++++ PROVIDED MATERIAL ++++

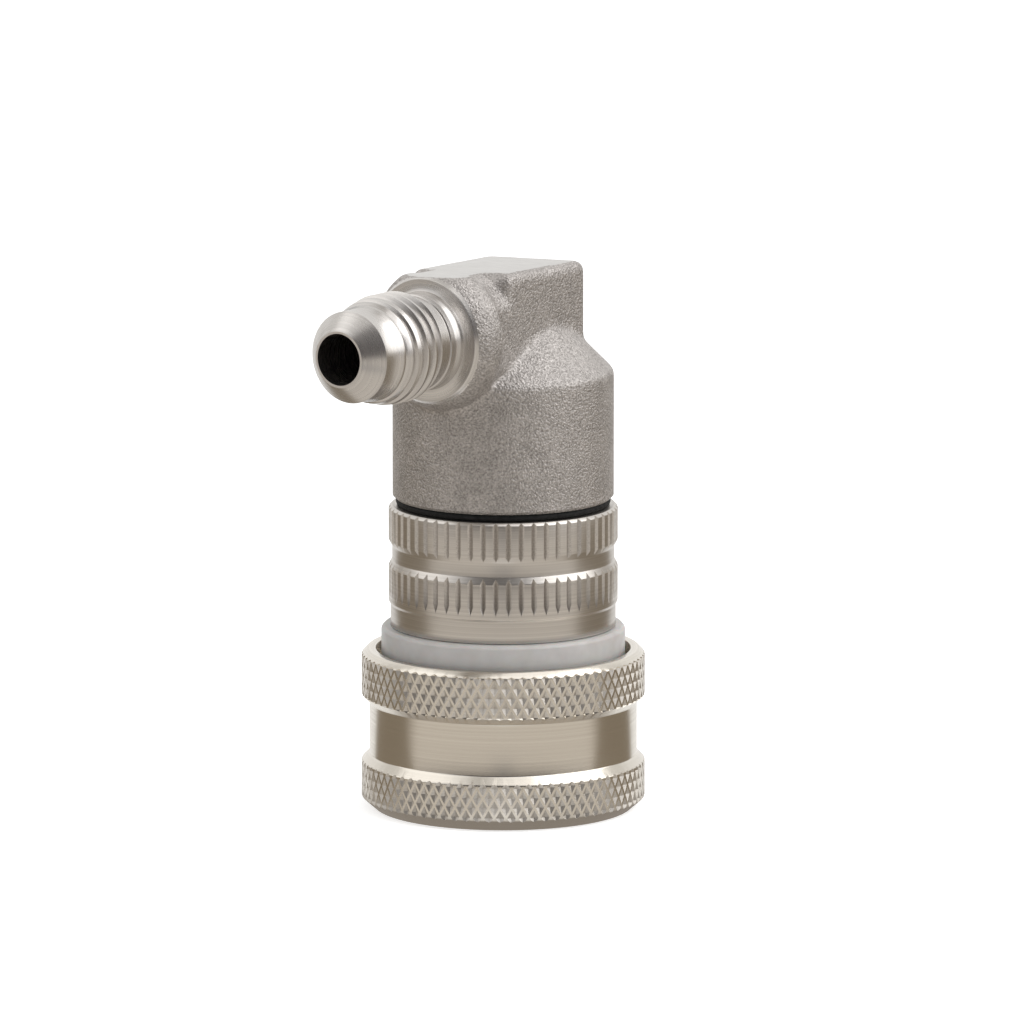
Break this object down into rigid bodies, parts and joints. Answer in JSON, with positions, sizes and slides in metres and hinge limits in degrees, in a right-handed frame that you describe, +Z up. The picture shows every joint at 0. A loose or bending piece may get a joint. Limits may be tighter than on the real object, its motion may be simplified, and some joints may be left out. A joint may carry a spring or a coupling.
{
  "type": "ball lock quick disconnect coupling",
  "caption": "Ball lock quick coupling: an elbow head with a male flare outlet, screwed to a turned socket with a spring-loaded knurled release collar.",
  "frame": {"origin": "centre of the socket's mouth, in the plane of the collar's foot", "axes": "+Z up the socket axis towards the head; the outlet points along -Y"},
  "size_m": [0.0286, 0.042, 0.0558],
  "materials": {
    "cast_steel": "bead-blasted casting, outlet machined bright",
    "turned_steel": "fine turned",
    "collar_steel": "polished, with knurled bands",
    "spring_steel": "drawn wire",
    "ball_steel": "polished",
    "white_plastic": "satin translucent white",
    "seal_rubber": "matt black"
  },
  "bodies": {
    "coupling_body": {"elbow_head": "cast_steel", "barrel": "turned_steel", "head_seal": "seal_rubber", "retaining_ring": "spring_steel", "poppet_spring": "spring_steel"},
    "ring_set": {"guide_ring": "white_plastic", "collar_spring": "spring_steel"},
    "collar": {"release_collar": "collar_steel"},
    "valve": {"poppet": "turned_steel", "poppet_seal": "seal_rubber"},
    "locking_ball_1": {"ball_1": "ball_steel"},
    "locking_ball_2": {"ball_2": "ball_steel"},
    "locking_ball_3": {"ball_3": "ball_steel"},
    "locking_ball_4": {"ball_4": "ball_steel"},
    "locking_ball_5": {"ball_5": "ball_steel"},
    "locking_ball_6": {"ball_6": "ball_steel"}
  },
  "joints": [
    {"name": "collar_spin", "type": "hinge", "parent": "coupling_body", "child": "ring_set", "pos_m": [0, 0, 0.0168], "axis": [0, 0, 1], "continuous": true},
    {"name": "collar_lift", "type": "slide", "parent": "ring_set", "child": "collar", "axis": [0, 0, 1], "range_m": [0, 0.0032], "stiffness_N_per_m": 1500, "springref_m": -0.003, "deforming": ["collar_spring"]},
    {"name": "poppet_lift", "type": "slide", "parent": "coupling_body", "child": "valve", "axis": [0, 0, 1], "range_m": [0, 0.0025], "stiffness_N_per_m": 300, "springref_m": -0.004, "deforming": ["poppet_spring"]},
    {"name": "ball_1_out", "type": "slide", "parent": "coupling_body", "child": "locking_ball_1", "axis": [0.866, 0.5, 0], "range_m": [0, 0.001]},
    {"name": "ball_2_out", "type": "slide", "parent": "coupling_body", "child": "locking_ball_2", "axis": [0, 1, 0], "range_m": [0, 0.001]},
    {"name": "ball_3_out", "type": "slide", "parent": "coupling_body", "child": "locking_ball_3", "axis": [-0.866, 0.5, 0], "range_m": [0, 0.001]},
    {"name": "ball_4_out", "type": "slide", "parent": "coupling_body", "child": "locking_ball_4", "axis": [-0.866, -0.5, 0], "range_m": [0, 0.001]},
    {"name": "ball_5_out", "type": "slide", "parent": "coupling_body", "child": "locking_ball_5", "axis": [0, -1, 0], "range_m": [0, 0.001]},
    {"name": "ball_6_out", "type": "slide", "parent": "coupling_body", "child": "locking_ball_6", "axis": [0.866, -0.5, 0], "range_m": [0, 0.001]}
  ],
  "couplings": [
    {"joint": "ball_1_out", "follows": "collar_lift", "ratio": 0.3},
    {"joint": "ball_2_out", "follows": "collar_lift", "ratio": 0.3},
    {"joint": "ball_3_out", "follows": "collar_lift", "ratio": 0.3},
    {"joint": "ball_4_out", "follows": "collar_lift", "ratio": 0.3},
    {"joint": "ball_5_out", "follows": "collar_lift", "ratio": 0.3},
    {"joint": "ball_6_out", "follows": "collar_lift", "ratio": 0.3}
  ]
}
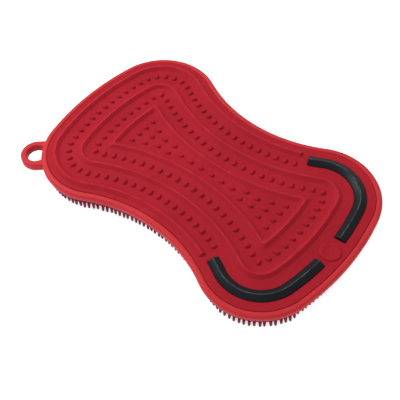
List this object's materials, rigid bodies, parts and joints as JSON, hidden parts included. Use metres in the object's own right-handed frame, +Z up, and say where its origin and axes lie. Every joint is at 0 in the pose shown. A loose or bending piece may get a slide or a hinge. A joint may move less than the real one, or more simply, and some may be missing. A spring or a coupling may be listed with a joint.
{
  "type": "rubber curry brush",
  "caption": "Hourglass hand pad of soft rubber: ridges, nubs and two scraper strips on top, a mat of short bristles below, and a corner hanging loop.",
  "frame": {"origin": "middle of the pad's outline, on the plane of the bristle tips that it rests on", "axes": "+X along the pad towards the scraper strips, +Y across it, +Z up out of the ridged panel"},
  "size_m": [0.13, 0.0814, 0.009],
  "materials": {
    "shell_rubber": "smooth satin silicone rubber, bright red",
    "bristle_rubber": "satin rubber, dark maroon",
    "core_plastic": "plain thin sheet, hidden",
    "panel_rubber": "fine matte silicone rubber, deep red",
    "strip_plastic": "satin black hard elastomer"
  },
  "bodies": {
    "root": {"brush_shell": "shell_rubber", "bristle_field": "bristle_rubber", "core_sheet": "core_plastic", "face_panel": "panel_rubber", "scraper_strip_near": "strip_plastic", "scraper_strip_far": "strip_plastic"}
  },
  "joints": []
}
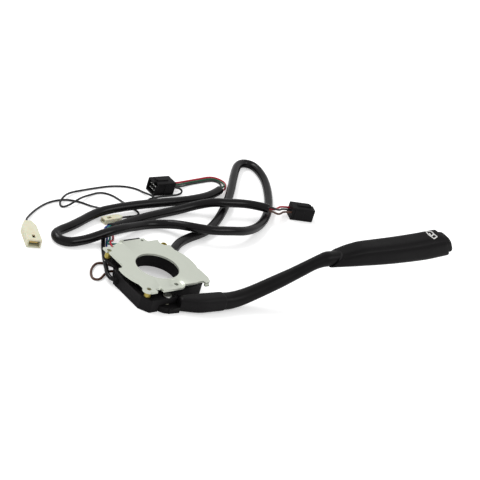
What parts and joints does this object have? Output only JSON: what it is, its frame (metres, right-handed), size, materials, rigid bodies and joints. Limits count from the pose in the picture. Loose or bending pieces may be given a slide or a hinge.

++++

REQUIREMENT: Repeat the data above, word for word.

RESULT OF THIS TASK:
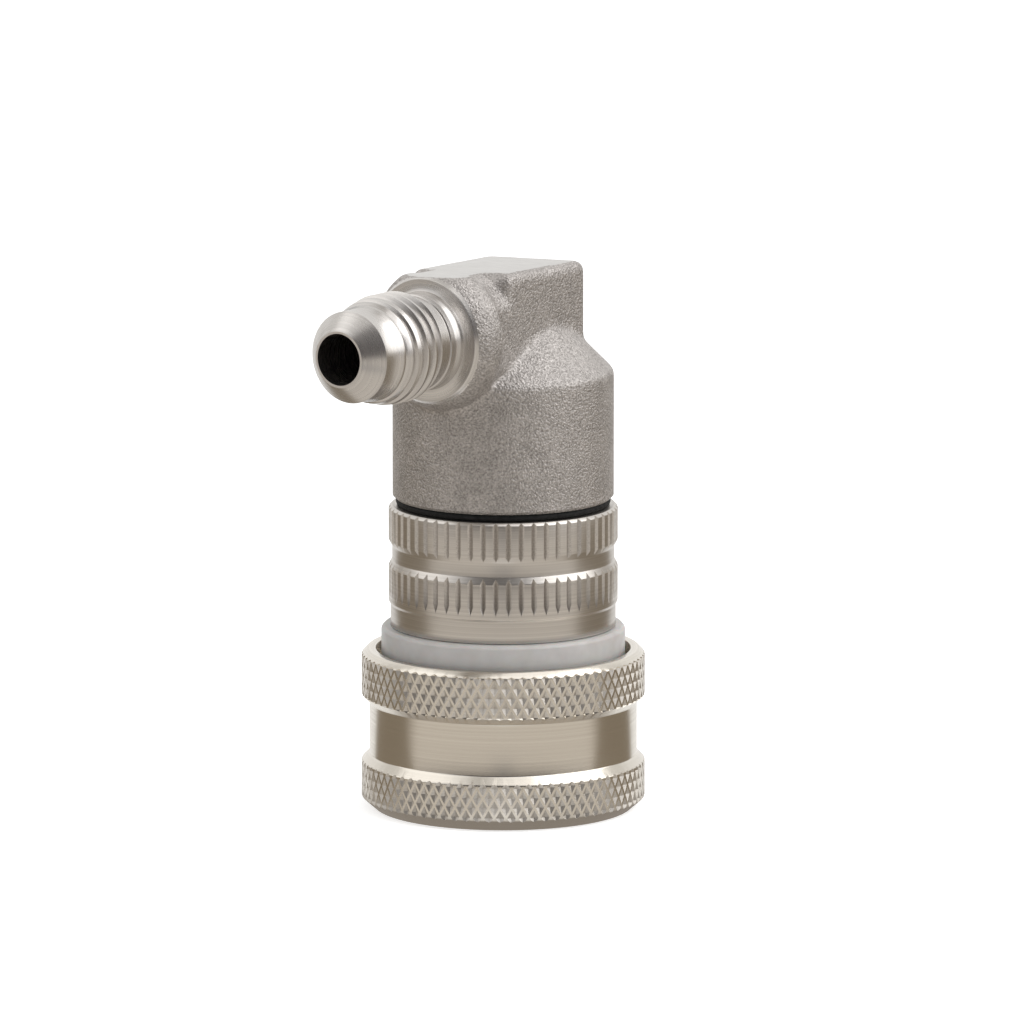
Break this object down into rigid bodies, parts and joints. Answer in JSON, with positions, sizes and slides in metres and hinge limits in degrees, in a right-handed frame that you describe, +Z up. The picture shows every joint at 0. A loose or bending piece may get a joint. Limits may be tighter than on the real object, its motion may be simplified, and some joints may be left out. A joint may carry a spring or a coupling.
{
  "type": "ball lock quick disconnect coupling",
  "caption": "Ball lock quick coupling: an elbow head with a male flare outlet, screwed to a turned socket with a spring-loaded knurled release collar.",
  "frame": {"origin": "centre of the socket's mouth, in the plane of the collar's foot", "axes": "+Z up the socket axis towards the head; the outlet points along -Y"},
  "size_m": [0.0286, 0.042, 0.0558],
  "materials": {
    "cast_steel": "bead-blasted casting, outlet machined bright",
    "turned_steel": "fine turned",
    "collar_steel": "polished, with knurled bands",
    "spring_steel": "drawn wire",
    "ball_steel": "polished",
    "white_plastic": "satin translucent white",
    "seal_rubber": "matt black"
  },
  "bodies": {
    "coupling_body": {"elbow_head": "cast_steel", "barrel": "turned_steel", "head_seal": "seal_rubber", "retaining_ring": "spring_steel", "poppet_spring": "spring_steel"},
    "ring_set": {"guide_ring": "white_plastic", "collar_spring": "spring_steel"},
    "collar": {"release_collar": "collar_steel"},
    "valve": {"poppet": "turned_steel", "poppet_seal": "seal_rubber"},
    "locking_ball_1": {"ball_1": "ball_steel"},
    "locking_ball_2": {"ball_2": "ball_steel"},
    "locking_ball_3": {"ball_3": "ball_steel"},
    "locking_ball_4": {"ball_4": "ball_steel"},
    "locking_ball_5": {"ball_5": "ball_steel"},
    "locking_ball_6": {"ball_6": "ball_steel"}
  },
  "joints": [
    {"name": "collar_spin", "type": "hinge", "parent": "coupling_body", "child": "ring_set", "pos_m": [0, 0, 0.0168], "axis": [0, 0, 1], "continuous": true},
    {"name": "collar_lift", "type": "slide", "parent": "ring_set", "child": "collar", "axis": [0, 0, 1], "range_m": [0, 0.0032], "stiffness_N_per_m": 1500, "springref_m": -0.003, "deforming": ["collar_spring"]},
    {"name": "poppet_lift", "type": "slide", "parent": "coupling_body", "child": "valve", "axis": [0, 0, 1], "range_m": [0, 0.0025], "stiffness_N_per_m": 300, "springref_m": -0.004, "deforming": ["poppet_spring"]},
    {"name": "ball_1_out", "type": "slide", "parent": "coupling_body", "child": "locking_ball_1", "axis": [0.866, 0.5, 0], "range_m": [0, 0.001]},
    {"name": "ball_2_out", "type": "slide", "parent": "coupling_body", "child": "locking_ball_2", "axis": [0, 1, 0], "range_m": [0, 0.001]},
    {"name": "ball_3_out", "type": "slide", "parent": "coupling_body", "child": "locking_ball_3", "axis": [-0.866, 0.5, 0], "range_m": [0, 0.001]},
    {"name": "ball_4_out", "type": "slide", "parent": "coupling_body", "child": "locking_ball_4", "axis": [-0.866, -0.5, 0], "range_m": [0, 0.001]},
    {"name": "ball_5_out", "type": "slide", "parent": "coupling_body", "child": "locking_ball_5", "axis": [0, -1, 0], "range_m": [0, 0.001]},
    {"name": "ball_6_out", "type": "slide", "parent": "coupling_body", "child": "locking_ball_6", "axis": [0.866, -0.5, 0], "range_m": [0, 0.001]}
  ],
  "couplings": [
    {"joint": "ball_1_out", "follows": "collar_lift", "ratio": 0.3},
    {"joint": "ball_2_out", "follows": "collar_lift", "ratio": 0.3},
    {"joint": "ball_3_out", "follows": "collar_lift", "ratio": 0.3},
    {"joint": "ball_4_out", "follows": "collar_lift", "ratio": 0.3},
    {"joint": "ball_5_out", "follows": "collar_lift", "ratio": 0.3},
    {"joint": "ball_6_out", "follows": "collar_lift", "ratio": 0.3}
  ]
}
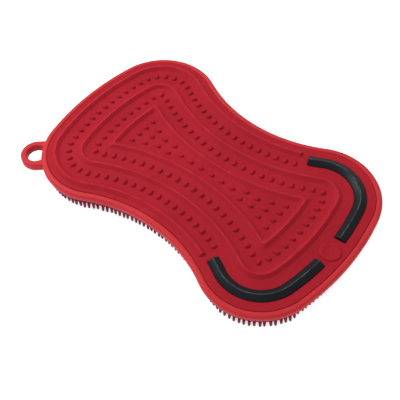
List this object's materials, rigid bodies, parts and joints as JSON, hidden parts included. Use metres in the object's own right-handed frame, +Z up, and say where its origin and axes lie. Every joint is at 0 in the pose shown. A loose or bending piece may get a slide or a hinge. A joint may move less than the real one, or more simply, and some may be missing. A spring or a coupling may be listed with a joint.
{
  "type": "rubber curry brush",
  "caption": "Hourglass hand pad of soft rubber: ridges, nubs and two scraper strips on top, a mat of short bristles below, and a corner hanging loop.",
  "frame": {"origin": "middle of the pad's outline, on the plane of the bristle tips that it rests on", "axes": "+X along the pad towards the scraper strips, +Y across it, +Z up out of the ridged panel"},
  "size_m": [0.13, 0.0814, 0.009],
  "materials": {
    "shell_rubber": "smooth satin silicone rubber, bright red",
    "bristle_rubber": "satin rubber, dark maroon",
    "core_plastic": "plain thin sheet, hidden",
    "panel_rubber": "fine matte silicone rubber, deep red",
    "strip_plastic": "satin black hard elastomer"
  },
  "bodies": {
    "root": {"brush_shell": "shell_rubber", "bristle_field": "bristle_rubber", "core_sheet": "core_plastic", "face_panel": "panel_rubber", "scraper_strip_near": "strip_plastic", "scraper_strip_far": "strip_plastic"}
  },
  "joints": []
}
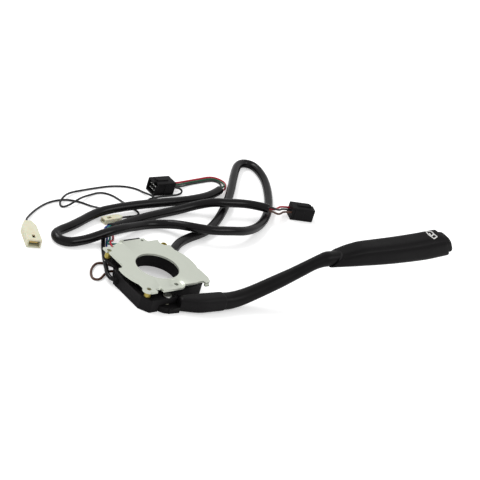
What parts and joints does this object have? Output only JSON: what it is, its frame (metres, right-handed), size, materials, rigid bodies and joints. Limits count from the pose in the picture. Loose or bending pieces may be given a slide or a hinge.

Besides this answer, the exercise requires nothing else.